Critical Perspectives on Tuchman’s Work
While The Guns of August is unmatched as a study of how miscalculation and hubris drive nations into catastrophic wars, it has not been without scholarly critique. Some military historians dispute specific tactical interpretations, arguing that Tuchman, for dramatic effect, may have oversimplified command decisions or exaggerated the rigidity of certain officers. For instance, debates continue over the precise reasons for the German halt at the Marne, with some emphasizing logistical exhaustion over command failure.

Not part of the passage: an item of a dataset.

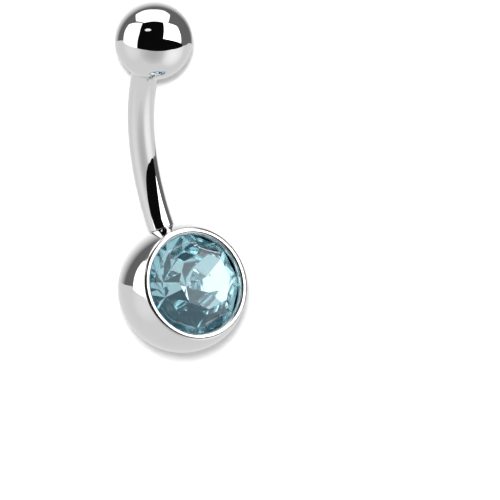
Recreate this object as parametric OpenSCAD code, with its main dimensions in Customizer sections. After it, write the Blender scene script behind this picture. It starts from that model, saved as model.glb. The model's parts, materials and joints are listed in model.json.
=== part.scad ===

Furthermore, subsequent research has placed greater emphasis on factors Tuchman covered less deeply, such as the domestic political pressures in each nation, the role of economic imperialism, and the longer-term structural forces that made war in Europe probable. However, these critiques largely refine rather than refute Tuchman’s central thesis. Her primary aim was narrative and thematic—to explain the how of the disaster in August 1914. In this, she succeeds magnificently. The book’s power lies in its timeless examination of the psychology of leadership in a crisis and the catastrophic potential of inflexible systems.
Summary
The Guns of August provides profound, enduring lessons on the origins of World War I and the nature of catastrophic decision-making:
- Rigid operational plans, like the Schlieffen Plan, can create dangerous path dependence, removing flexibility and making war inevitable once mobilization begins.
- Diplomatic and military communication breakdowns, amplified by unchecked national pride, systematically eliminated off-ramps to peace during the July Crisis.
- Leaders on all sides were trapped by their own assumptions about a short war and outdated tactics, a powerful case study in institutional and cognitive failure.
- While some historians debate tactical details, Tuchman’s core argument about miscalculation and hubris as drivers of catastrophe remains a foundational and compelling analysis.
- The book ultimately serves as a warning about the perils of preparing for the last war and the human capacity for self-delusion in the face of complex, escalating crises.